- _DO THIS_
Retype word for word the lines lying between the line containing "# Screws: round heads on the rear panel" and the line containing "bpy.data.objects.remove(obj)", together with those two lines themselves, and nothing besides.

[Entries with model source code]
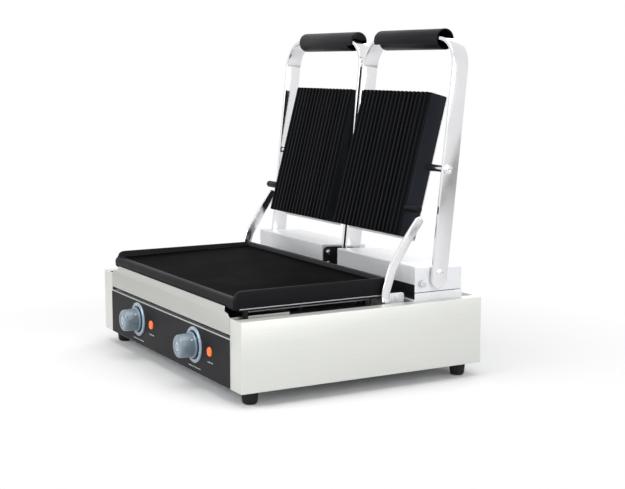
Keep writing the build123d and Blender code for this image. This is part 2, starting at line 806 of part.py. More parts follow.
# Grip: a moulded tube over the cross bar, rounded at one end and slotted at the other
grip_v = arm_reach - arm_thick / 2
grip_from = arm_inner + bend_radius - 18
grip_to = arm_outer - bend_radius - 1
grip_y = hinge_y + grip_v * sin(lean)
grip_z = hinge_z + grip_v * cos(lean)
with BuildPart() as grip:
    with BuildSketch(side_plane(grip_from)):
        with Locations((grip_y, grip_z)):
            Circle(grip_diameter / 2)
    extrude(amount=grip_to - grip_from)
    fillet(grip.edges().filter_by(GeomType.CIRCLE).sort_by(Axis.X)[0], 5)
    with BuildSketch(side_plane(grip_from - 1)):
        with Locations(Location((grip_y, grip_z, 0), (0, 0, -arm_lean))):
            Rectangle(arm_width + 0.4, arm_thick + 0.4)
    extrude(amount=grip_end + 2, mode=Mode.SUBTRACT)
    with BuildSketch(side_plane(grip_from - 1)):
        with Locations(Location((grip_y, grip_z, 0), (0, 0, -arm_lean))):
            with Locations((0, -grip_diameter / 2)):
                Rectangle(arm_width + 0.4, grip_diameter)
    extrude(amount=21, mode=Mode.SUBTRACT)
    with BuildSketch(side_plane(grip_from + grip_end)):
        with Locations((grip_y, grip_z)):
            Circle(grip_bore / 2)
    extrude(amount=grip_to - grip_from, mode=Mode.SUBTRACT)
keep_pair(grip.part, "grip")

# Hinge shaft clamped between the two legs of the handle
with BuildPart() as hinge_shaft:
    with BuildSketch(side_plane(arm_inner + arm_thick)):
        with Locations((hinge_y, hinge_z)):
            Circle(shaft_diameter / 2)
    extrude(amount=arm_span - 2 * arm_thick)
    for x, way in ((arm_inner + arm_thick, 1), (arm_outer - arm_thick, -1)):
        with BuildSketch(side_plane(x)):
            with Locations((hinge_y, hinge_z)):
                Circle(screw_diameter / 2)
        extrude(amount=way * 14, mode=Mode.SUBTRACT)
keep_pair(hinge_shaft.part, "hinge_shaft")

# Screws through the legs into the ends of the shaft
with BuildPart() as shaft_screws:
    for x, way in ((arm_inner, 1), (arm_outer, -1)):
        with BuildSketch(side_plane(x)):
            with Locations((hinge_y, hinge_z)):
                Circle(screw_head / 2)
        extrude(amount=-way * screw_head_thick)
        with BuildSketch(side_plane(x)):
            with Locations((hinge_y, hinge_z)):
                Circle(screw_diameter / 2)
        extrude(amount=way * (arm_thick + 13))
keep_pair(shaft_screws.part, "shaft_screws")

# Pivot pins from the legs of the handle into the two sides of the top plate
with BuildPart() as pivot_pins:
    for leg, face, way in ((arm_outer, plate_outer, -1), (arm_inner, plate_inner, 1)):
        head = 4.2 if way < 0 else screw_head_thick
        inner_leg = leg + way * arm_thick
        with BuildSketch(side_plane(leg)):
            with Locations((pivot_y, pivot_z)):
                Circle(pin_head / 2)
        extrude(amount=-way * head)
        with BuildSketch(side_plane(leg)):
            with Locations((pivot_y, pivot_z)):
                Circle(pin_shank / 2)
        extrude(amount=way * (arm_thick + 1))
        with BuildSketch(side_plane(inner_leg)):
            with Locations((pivot_y, pivot_z)):
                Circle(pin_shoulder / 2)
        extrude(amount=face - way * fit_gap - inner_leg)
        with BuildSketch(side_plane(face - way * 1)):
            with Locations((pivot_y, pivot_z)):
                Circle(pin_journal / 2)
        extrude(amount=way * (journal_length + 1))
keep_pair(pivot_pins.part, "pivot_pins")

# Top plate casting: ribbed face, walls round a hollow back, and bosses for pins and knob
plate_mid = (plate_inner + plate_outer) / 2
plate_wide = plate_outer - plate_inner
casting_back = plate_thick - cover_thick - 0.05
casting_long = plate_length - plate_start
casting_s = plate_start + casting_long / 2
with BuildPart() as top_plate:
    with BuildSketch(on_plate(rib_depth)):
        with Locations((plate_mid, casting_s)):
            RectangleRounded(plate_wide, casting_long, 3)
    extrude(amount=-(casting_back - rib_depth))
    for column in range(rib_count):
        x = plate_mid + (column - (rib_count - 1) / 2) * rib_pitch
        foot_plane = Plane(
            origin=(x, *plate_point(plate_start, 0)),
            x_dir=(1, 0, 0),
            z_dir=(0, sin(radians(plate_lean)), cos(radians(plate_lean))),
        )
        with BuildSketch(foot_plane) as rib_section:
            with BuildLine():
                Polyline(
                    (-rib_base / 2, rib_depth + 0.5),
                    (-rib_tip / 2, 0),
                    (rib_tip / 2, 0),
                    (rib_base / 2, rib_depth + 0.5),
                    close=True,
                )
            make_face()
        extrude(amount=casting_long)
    with BuildSketch(on_plate(rib_depth + plate_face)):
        with Locations((plate_mid, casting_s)):
            Rectangle(plate_wide - 2 * plate_wall, casting_long - 2 * plate_wall)
    extrude(amount=-40, mode=Mode.SUBTRACT)
    for x in (plate_inner, plate_outer - journal_length - 2):
        with BuildSketch(on_plate(rib_depth + plate_face - 1)):
            with Locations((x + (journal_length + 2) / 2, pivot_s)):
                Rectangle(journal_length + 2, 24)
        extrude(amount=-(casting_back - rib_depth - plate_face + 1))
    with BuildSketch(side_plane(plate_inner - 1)):
        with Locations((pivot_y, pivot_z)):
            Circle(pin_journal / 2 + running_clearance)
    extrude(amount=journal_length + 2, mode=Mode.SUBTRACT)
    with BuildSketch(side_plane(plate_outer - journal_length - 1)):
        with Locations((pivot_y, pivot_z)):
            Circle(pin_journal / 2 + running_clearance)
    extrude(amount=journal_length + 2, mode=Mode.SUBTRACT)
    knob_y, knob_z = plate_point(knob_s, knob_t)
    with BuildSketch(side_plane(plate_outer - 5)):
        with Locations((knob_y, knob_z)):
            Circle(2.5)
    extrude(amount=6, mode=Mode.SUBTRACT)
keep_pair(top_plate.part, "top_plate")

# Back cover of the top plate, a steel sheet whose lower edge stands proud as a lip
with BuildPart() as plate_cover:
    with BuildSketch(on_plate(plate_thick - cover_thick)):
        with Locations((plate_mid, plate_length / 2)):
            RectangleRounded(plate_wide - 1, plate_length, 2.5)
        with Locations((plate_mid, plate_length / 2)):
            with GridLocations(plate_wide - 14, plate_length - 40, 2, 2):
                Circle(2.1, mode=Mode.SUBTRACT)
    extrude(amount=-cover_thick)
keep_pair(plate_cover.part, "plate_cover")

# Cover screws with low domed heads
with BuildPart() as cover_screws:
    with BuildSketch(on_plate(plate_thick)):
        with Locations((plate_mid, plate_length / 2)):
            with GridLocations(plate_wide - 14, plate_length - 40, 2, 2):
                Circle(4)
    extrude(amount=-1.6)
    with BuildSketch(on_plate(plate_thick)):
        with Locations((plate_mid, plate_length / 2)):
            with GridLocations(plate_wide - 14, plate_length - 40, 2, 2):
                Circle(1.95)
    extrude(amount=cover_thick)
keep_pair(cover_screws.part, "cover_screws")

# Upper heating element: a bent tube lying on the back of the ribbed plate
top_z = rib_depth + plate_face + element_diameter / 2 + 0.1
lay = on_plate(top_z)
with BuildPart() as top_element:
    with BuildLine(lay) as top_run:
        FilletPolyline(
            (plate_mid - 80, 20),
            (plate_mid - 80, 215),
            (plate_mid - 48, 215),
            (plate_mid - 48, 30),
            (plate_mid - 16, 30),
            (plate_mid - 16, 215),
            (plate_mid + 16, 215),
            (plate_mid + 16, 30),
            (plate_mid + 48, 30),
            (plate_mid + 48, 215),
            (plate_mid + 80, 215),
            (plate_mid + 80, 20),
            radius=10,
        )
    with BuildSketch(Plane(origin=top_run.line @ 0, z_dir=top_run.line % 0)):
        Circle(element_diameter / 2)
    sweep()
keep_pair(top_element.part, "top_element")

# Insulation pad between the element and the back cover
with BuildPart() as top_insulation:
    with BuildSketch(on_plate(top_z + element_diameter / 2 + 0.2)):
        with Locations((plate_mid, casting_s)):
            Rectangle(plate_wide - 2 * plate_wall - 30, casting_long - 2 * plate_wall - 8)
    extrude(amount=-(plate_thick - cover_thick - top_z - element_diameter / 2 - 0.4))
keep_pair(top_insulation.part, "top_insulation")

# Tilt knob: the black pin on the outer side of the plate that follows the guide bar
with BuildPart() as tilt_knob:
    with BuildSketch(side_plane(plate_outer + 0.05)):
        with Locations((knob_y, knob_z)):
            Circle(stop_diameter / 2)
    extrude(amount=stop_reach)
    fillet(tilt_knob.edges().filter_by(GeomType.CIRCLE).group_by(Axis.X)[-1], 2)
    with BuildSketch(side_plane(plate_outer + 0.05)):
        with Locations((knob_y, knob_z)):
            Circle(2.4)
    extrude(amount=-4.5)
keep_pair(tilt_knob.part, "tilt_knob")

# Terminal block inside the body, beside the cord entry
with BuildPart() as terminal_block:
    with BuildSketch(Plane.XY.offset(foot_height + sheet)):
        with Locations((gland_x + 70, back - 60)):
            Rectangle(60, 26)
    extrude(amount=24)
    with BuildSketch(Plane.XY.offset(foot_height + sheet + 24)):
        with Locations((gland_x + 70, back - 60)):
            with GridLocations(18, 12, 3, 2):
                Circle(2.5)
    extrude(amount=-12, mode=Mode.SUBTRACT)
keep(terminal_block.part, "terminal_block")

# Cord gland through the rear panel, with its bore for the cord
with BuildPart() as cable_gland:
    with BuildSketch(front_plane(back)):
        with Locations((gland_x, gland_height)):
            RegularPolygon(15, 6)
    extrude(amount=-12)
    with BuildSketch(front_plane(back)):
        with Locations((gland_x, gland_height)):
            Circle(11.5)
    extrude(amount=-gland_out)
    fillet(cable_gland.edges().filter_by(GeomType.CIRCLE).group_by(Axis.Y)[-1], 3)
    with BuildSketch(front_plane(back)):
        with Locations((gland_x, gland_height)):
            Circle(gland_diameter / 2 - 0.1)
    extrude(amount=sheet + 12)
    with BuildSketch(front_plane(back - sheet)):
        with Locations((gland_x, gland_height)):
            RegularPolygon(15, 6)
    extrude(amount=6)
    with BuildSketch(front_plane(back - 20)):
        with Locations((gland_x, gland_height)):
            Circle(cord_bore / 2)
    extrude(amount=-(gland_out + 40), mode=Mode.SUBTRACT)
keep(cable_gland.part, "cable_gland")

# Screws: round heads on the rear panel
with BuildPart() as panel_screws:
    for x in (-rear_half + 14, rear_half - 14):
        for z in (34, 118):
            with BuildSketch(front_plane(back)):
                with Locations((x, z)):
                    Circle(4)
            extrude(amount=-2)
keep(panel_screws.part, "panel_screws")
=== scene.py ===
import math

import bmesh
import bpy
import numpy as np
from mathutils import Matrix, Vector


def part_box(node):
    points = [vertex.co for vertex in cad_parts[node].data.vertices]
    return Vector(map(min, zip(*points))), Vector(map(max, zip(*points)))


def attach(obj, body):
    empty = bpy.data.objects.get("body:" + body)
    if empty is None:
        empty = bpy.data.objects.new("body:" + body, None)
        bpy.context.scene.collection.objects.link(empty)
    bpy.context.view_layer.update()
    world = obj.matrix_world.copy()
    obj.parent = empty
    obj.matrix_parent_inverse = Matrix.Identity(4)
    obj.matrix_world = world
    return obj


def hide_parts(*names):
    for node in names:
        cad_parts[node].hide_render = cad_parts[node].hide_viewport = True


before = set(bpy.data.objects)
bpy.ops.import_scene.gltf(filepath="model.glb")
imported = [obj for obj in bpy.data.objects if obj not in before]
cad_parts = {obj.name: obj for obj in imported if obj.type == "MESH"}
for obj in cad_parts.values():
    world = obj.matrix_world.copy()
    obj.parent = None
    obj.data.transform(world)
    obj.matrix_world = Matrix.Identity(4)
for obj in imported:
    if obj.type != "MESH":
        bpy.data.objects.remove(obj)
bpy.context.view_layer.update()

# The view: one long lens a little above the worktop, to the right of the controls, square to
# the horizon, with nothing out of focus.
lens = bpy.data.cameras.new("view")
lens.sensor_width = 36.0
lens.lens = 74.16
lens.clip_start = 0.1
lens.clip_end = 60.0
camera = bpy.data.objects.new("view", lens)
bpy.context.collection.objects.link(camera)
camera.location = (1.9484, -1.0318, 0.5056)
camera.rotation_euler = Vector((-0.8634, 0.4849, -0.1388)).to_track_quat("-Z", "Y").to_euler()
bpy.context.scene.camera = camera
bpy.context.scene.view_settings.view_transform = "Standard"

# The room: a pale floor that fades into a white surround, soft boxes overhead, right, front
# and behind, a small one aimed at the hinge covers, and a dim sky for the rest.
world = bpy.data.worlds.new("studio")
bpy.context.scene.world = world
world.use_nodes = True
sky = world.node_tree
sky.nodes.clear()
sky_out = sky.nodes.new("ShaderNodeOutputWorld")
sky_mix = sky.nodes.new("ShaderNodeMixShader")
sky_dim = sky.nodes.new("ShaderNodeBackground")
sky_dim.inputs["Color"].default_value = (1.0, 1.0, 1.0, 1.0)
sky_dim.inputs["Strength"].default_value = 0.27
sky_white = sky.nodes.new("ShaderNodeBackground")
sky_white.inputs["Color"].default_value = (1.0, 1.0, 1.0, 1.0)
sky_white.inputs["Strength"].default_value = 1.0
sky_path = sky.nodes.new("ShaderNodeLightPath")
sky_seen = sky.nodes.new("ShaderNodeMath")
sky_seen.operation = "MAXIMUM"
sky.links.new(sky_path.outputs["Is Camera Ray"], sky_seen.inputs[0])
sky.links.new(sky_path.outputs["Is Transmission Ray"], sky_seen.inputs[1])
sky_all = sky.nodes.new("ShaderNodeMath")
sky_all.operation = "MAXIMUM"
sky.links.new(sky_seen.outputs[0], sky_all.inputs[0])
sky.links.new(sky_path.outputs["Is Glossy Ray"], sky_all.inputs[1])
sky.links.new(sky_all.outputs[0], sky_mix.inputs[0])
sky.links.new(sky_dim.outputs[0], sky_mix.inputs[1])
sky.links.new(sky_white.outputs[0], sky_mix.inputs[2])
sky.links.new(sky_mix.outputs[0], sky_out.inputs[0])


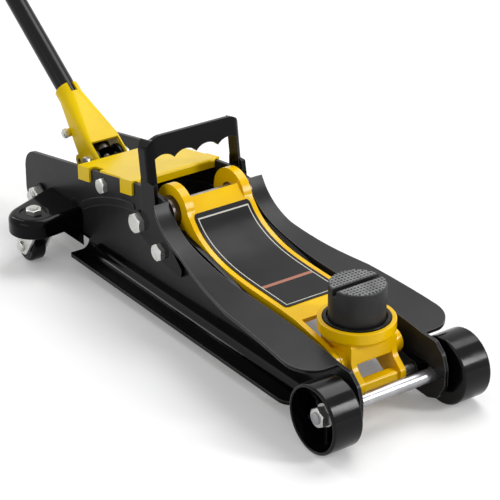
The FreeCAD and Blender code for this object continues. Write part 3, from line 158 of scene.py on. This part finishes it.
class Finish:
    # A principled material whose colour, gloss and relief vary over the surface.
    def __init__(self, name):
        self.material = bpy.data.materials.new(name)
        self.material.use_nodes = True
        self.tree = self.material.node_tree
        self.shader = self.tree.nodes["Principled BSDF"]
        self.place = self.node("ShaderNodeTexCoord").outputs["Object"]

    def node(self, kind, **values):
        made = self.tree.nodes.new(kind)
        for key, value in values.items():
            setattr(made, key, value)
        return made

    def link(self, source, target):
        self.tree.links.new(source, target)

    def math(self, operation, a, b, c=None):
        made = self.node("ShaderNodeMath", operation=operation)
        for socket, value in zip(made.inputs, (a, b, c)):
            if value is None:
                continue
            if isinstance(value, (int, float)):
                socket.default_value = value
            else:
                self.link(value, socket)
        return made.outputs[0]

    def noise(self, scale, detail, stretch=(1, 1, 1)):
        made = self.node("ShaderNodeTexNoise")
        made.inputs["Scale"].default_value = scale
        made.inputs["Detail"].default_value = detail
        mapping = self.node("ShaderNodeMapping")
        mapping.inputs["Scale"].default_value = stretch
        self.link(self.place, mapping.inputs["Vector"])
        self.link(mapping.outputs["Vector"], made.inputs["Vector"])
        return made.outputs["Fac"]

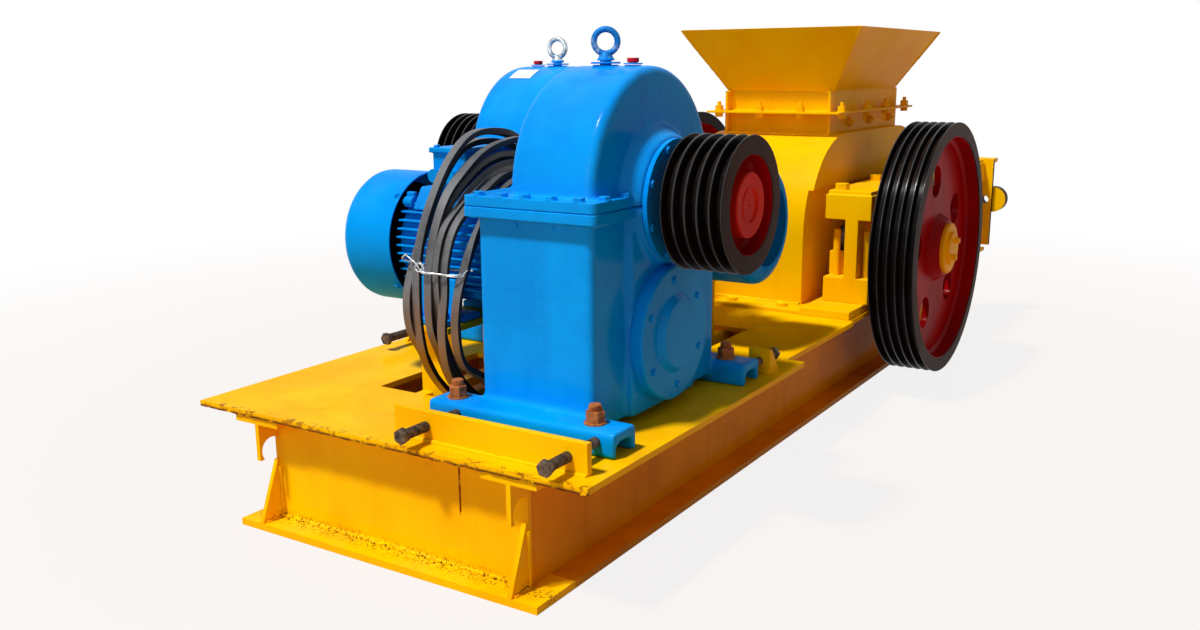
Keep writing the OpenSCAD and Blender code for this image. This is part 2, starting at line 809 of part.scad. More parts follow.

- _SOLUTION TO THE EXERCISE_
# Screws: round heads on the rear panel
with BuildPart() as panel_screws:
    for x in (-rear_half + 14, rear_half - 14):
        for z in (34, 118):
            with BuildSketch(front_plane(back)):
                with Locations((x, z)):
                    Circle(4)
            extrude(amount=-2)
keep(panel_screws.part, "panel_screws")
=== scene.py ===
import math

import bmesh
import bpy
import numpy as np
from mathutils import Matrix, Vector


def part_box(node):
    points = [vertex.co for vertex in cad_parts[node].data.vertices]
    return Vector(map(min, zip(*points))), Vector(map(max, zip(*points)))


def attach(obj, body):
    empty = bpy.data.objects.get("body:" + body)
    if empty is None:
        empty = bpy.data.objects.new("body:" + body, None)
        bpy.context.scene.collection.objects.link(empty)
    bpy.context.view_layer.update()
    world = obj.matrix_world.copy()
    obj.parent = empty
    obj.matrix_parent_inverse = Matrix.Identity(4)
    obj.matrix_world = world
    return obj


def hide_parts(*names):
    for node in names:
        cad_parts[node].hide_render = cad_parts[node].hide_viewport = True


before = set(bpy.data.objects)
bpy.ops.import_scene.gltf(filepath="model.glb")
imported = [obj for obj in bpy.data.objects if obj not in before]
cad_parts = {obj.name: obj for obj in imported if obj.type == "MESH"}
for obj in cad_parts.values():
    world = obj.matrix_world.copy()
    obj.parent = None
    obj.data.transform(world)
    obj.matrix_world = Matrix.Identity(4)
for obj in imported:
    if obj.type != "MESH":
        bpy.data.objects.remove(obj)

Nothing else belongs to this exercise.